§ **YOUR OBJECTIVE**: Return the listing word for word, as given.

§ **Object modeling scripts**:

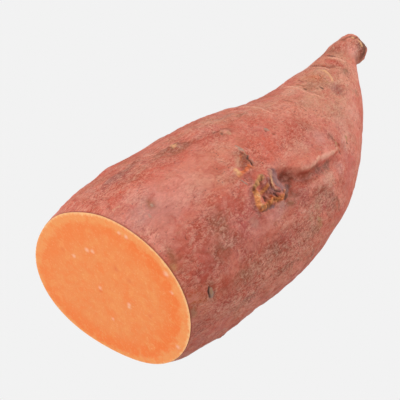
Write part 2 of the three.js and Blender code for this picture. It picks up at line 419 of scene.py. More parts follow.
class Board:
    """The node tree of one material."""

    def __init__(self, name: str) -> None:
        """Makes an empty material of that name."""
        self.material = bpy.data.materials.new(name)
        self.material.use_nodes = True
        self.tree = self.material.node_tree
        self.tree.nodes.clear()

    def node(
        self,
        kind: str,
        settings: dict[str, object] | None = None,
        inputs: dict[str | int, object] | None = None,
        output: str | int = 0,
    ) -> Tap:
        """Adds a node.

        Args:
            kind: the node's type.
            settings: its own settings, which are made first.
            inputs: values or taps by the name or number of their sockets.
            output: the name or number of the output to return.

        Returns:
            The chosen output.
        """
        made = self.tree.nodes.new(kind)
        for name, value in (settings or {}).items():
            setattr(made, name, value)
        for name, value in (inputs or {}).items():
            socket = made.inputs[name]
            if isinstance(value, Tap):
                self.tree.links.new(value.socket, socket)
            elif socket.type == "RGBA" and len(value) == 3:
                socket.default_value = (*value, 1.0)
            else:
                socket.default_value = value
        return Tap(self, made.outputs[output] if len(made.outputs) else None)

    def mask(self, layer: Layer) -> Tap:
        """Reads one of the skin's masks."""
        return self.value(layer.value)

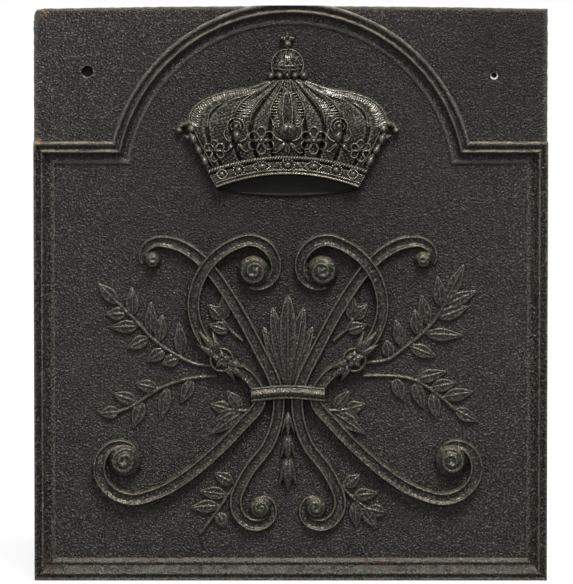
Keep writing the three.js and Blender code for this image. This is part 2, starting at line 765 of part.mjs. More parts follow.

§ **RESULT FOR THIS EXERCISE**:
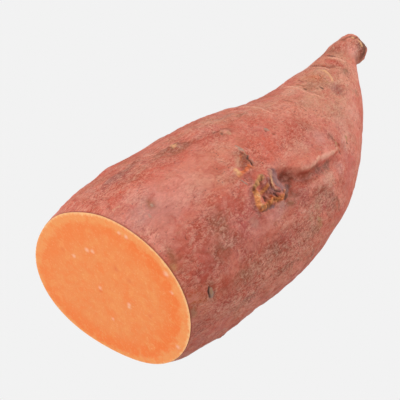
Write part 2 of the three.js and Blender code for this picture. It picks up at line 419 of scene.py. More parts follow.
class Board:
    """The node tree of one material."""

    def __init__(self, name: str) -> None:
        """Makes an empty material of that name."""
        self.material = bpy.data.materials.new(name)
        self.material.use_nodes = True
        self.tree = self.material.node_tree
        self.tree.nodes.clear()

    def node(
        self,
        kind: str,
        settings: dict[str, object] | None = None,
        inputs: dict[str | int, object] | None = None,
        output: str | int = 0,
    ) -> Tap:
        """Adds a node.

        Args:
            kind: the node's type.
            settings: its own settings, which are made first.
            inputs: values or taps by the name or number of their sockets.
            output: the name or number of the output to return.

        Returns:
            The chosen output.
        """
        made = self.tree.nodes.new(kind)
        for name, value in (settings or {}).items():
            setattr(made, name, value)
        for name, value in (inputs or {}).items():
            socket = made.inputs[name]
            if isinstance(value, Tap):
                self.tree.links.new(value.socket, socket)
            elif socket.type == "RGBA" and len(value) == 3:
                socket.default_value = (*value, 1.0)
            else:
                socket.default_value = value
        return Tap(self, made.outputs[output] if len(made.outputs) else None)

    def mask(self, layer: Layer) -> Tap:
        """Reads one of the skin's masks."""
        return self.value(layer.value)

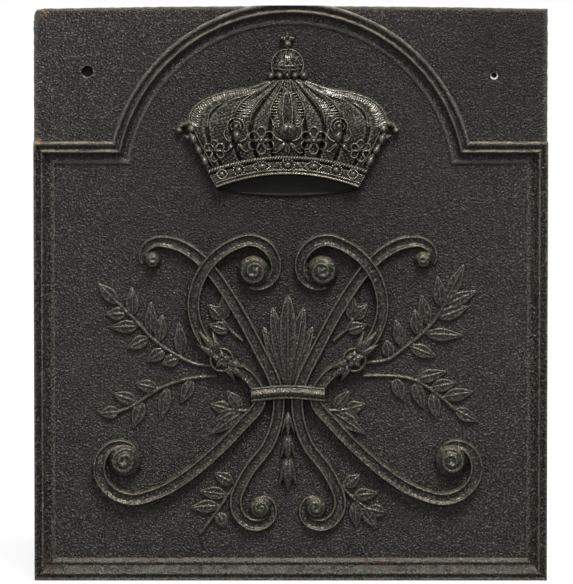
Keep writing the three.js and Blender code for this image. This is part 2, starting at line 765 of part.mjs. More parts follow.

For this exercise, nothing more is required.